══ INPUT DATA ══
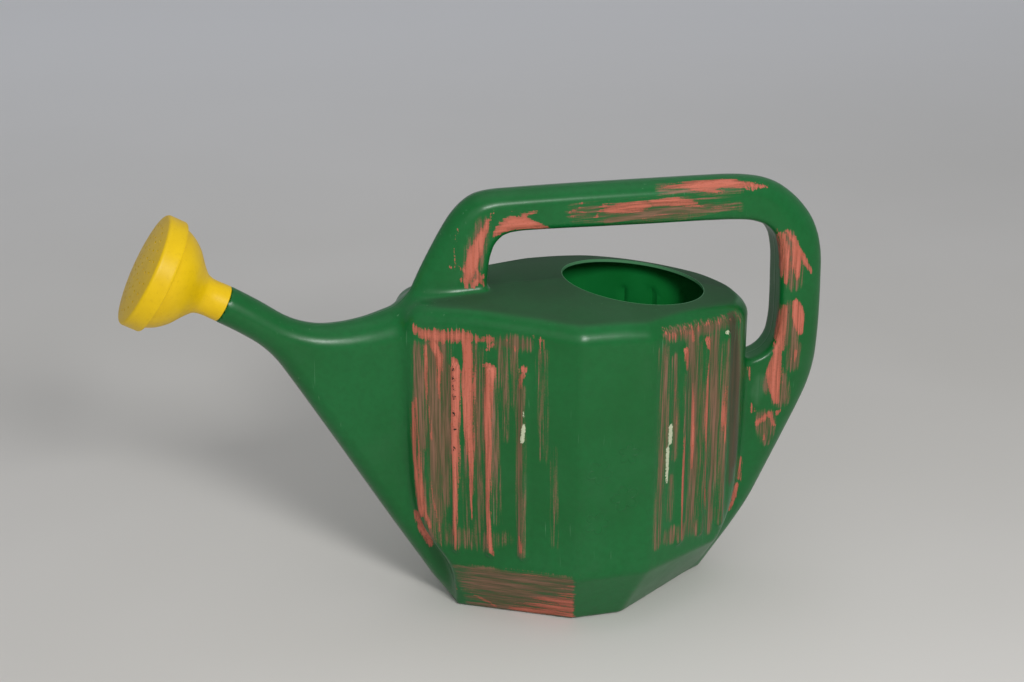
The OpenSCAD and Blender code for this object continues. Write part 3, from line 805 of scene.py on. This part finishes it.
═══
══ INPUT DATA ══
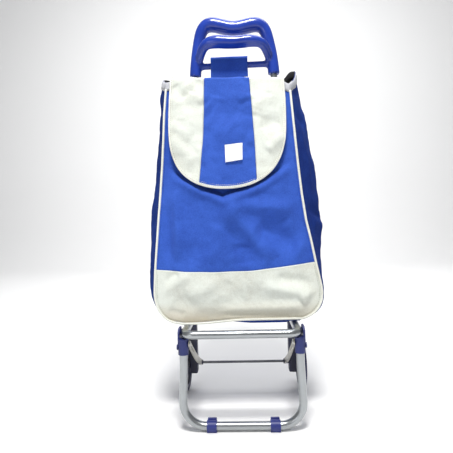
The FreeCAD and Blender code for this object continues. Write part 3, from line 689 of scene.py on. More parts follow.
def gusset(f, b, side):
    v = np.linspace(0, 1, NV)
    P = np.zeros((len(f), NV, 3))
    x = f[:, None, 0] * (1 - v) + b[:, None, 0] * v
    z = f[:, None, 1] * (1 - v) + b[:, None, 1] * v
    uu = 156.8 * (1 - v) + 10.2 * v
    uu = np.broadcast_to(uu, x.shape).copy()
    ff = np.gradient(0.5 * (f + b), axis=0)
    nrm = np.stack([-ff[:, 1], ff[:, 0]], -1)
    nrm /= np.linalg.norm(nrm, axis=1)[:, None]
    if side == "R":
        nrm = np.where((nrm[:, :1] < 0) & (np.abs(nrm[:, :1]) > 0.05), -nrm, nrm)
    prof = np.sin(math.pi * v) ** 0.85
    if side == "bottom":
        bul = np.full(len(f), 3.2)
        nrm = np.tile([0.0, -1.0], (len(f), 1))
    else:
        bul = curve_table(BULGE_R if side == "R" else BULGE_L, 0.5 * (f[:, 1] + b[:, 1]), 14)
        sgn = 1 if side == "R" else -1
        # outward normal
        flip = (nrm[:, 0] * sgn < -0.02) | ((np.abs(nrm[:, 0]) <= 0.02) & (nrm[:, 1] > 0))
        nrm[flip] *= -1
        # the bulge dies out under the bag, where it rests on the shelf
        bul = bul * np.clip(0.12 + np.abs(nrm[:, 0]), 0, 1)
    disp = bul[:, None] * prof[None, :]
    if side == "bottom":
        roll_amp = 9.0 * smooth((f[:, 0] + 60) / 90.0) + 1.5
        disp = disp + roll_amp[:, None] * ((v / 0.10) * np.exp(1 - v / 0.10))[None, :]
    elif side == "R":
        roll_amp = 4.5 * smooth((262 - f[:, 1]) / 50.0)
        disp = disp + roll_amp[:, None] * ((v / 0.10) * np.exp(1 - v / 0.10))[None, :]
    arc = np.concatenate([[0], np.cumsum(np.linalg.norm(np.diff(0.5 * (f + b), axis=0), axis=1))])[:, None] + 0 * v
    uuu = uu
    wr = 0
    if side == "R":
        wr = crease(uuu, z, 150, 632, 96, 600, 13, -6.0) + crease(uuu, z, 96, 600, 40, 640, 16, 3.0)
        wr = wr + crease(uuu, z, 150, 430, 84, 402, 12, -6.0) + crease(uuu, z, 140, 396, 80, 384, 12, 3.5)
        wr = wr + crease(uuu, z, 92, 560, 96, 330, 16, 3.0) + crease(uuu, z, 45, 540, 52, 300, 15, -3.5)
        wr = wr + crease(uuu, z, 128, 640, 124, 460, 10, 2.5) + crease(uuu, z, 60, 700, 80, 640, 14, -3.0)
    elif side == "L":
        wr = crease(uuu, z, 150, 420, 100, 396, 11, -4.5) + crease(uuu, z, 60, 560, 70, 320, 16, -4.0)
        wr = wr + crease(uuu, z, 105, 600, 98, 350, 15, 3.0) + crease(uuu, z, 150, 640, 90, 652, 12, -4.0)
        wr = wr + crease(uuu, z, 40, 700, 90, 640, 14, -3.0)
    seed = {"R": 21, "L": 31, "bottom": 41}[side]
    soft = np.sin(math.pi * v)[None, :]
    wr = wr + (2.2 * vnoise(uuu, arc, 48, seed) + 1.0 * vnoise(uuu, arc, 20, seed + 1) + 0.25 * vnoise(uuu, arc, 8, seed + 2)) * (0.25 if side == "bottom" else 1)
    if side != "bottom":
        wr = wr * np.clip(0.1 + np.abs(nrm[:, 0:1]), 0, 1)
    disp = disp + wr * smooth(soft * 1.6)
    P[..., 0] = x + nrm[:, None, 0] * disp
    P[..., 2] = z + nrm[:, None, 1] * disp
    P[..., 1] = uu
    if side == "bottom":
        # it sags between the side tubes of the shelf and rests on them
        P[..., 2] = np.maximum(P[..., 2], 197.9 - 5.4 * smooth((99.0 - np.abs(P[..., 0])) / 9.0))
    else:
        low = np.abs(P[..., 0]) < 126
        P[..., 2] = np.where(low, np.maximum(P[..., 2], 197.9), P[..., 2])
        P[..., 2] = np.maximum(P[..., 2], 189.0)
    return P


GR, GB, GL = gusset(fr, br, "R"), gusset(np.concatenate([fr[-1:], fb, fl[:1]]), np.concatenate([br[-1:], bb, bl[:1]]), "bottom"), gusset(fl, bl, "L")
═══
_TASK GOAL_:
Extract from the material all lines containing the string "Write".

_IN RESPONSE_:
The OpenSCAD and Blender code for this object continues. Write part 3, from line 805 of scene.py on. This part finishes it.
The FreeCAD and Blender code for this object continues. Write part 3, from line 689 of scene.py on. More parts follow.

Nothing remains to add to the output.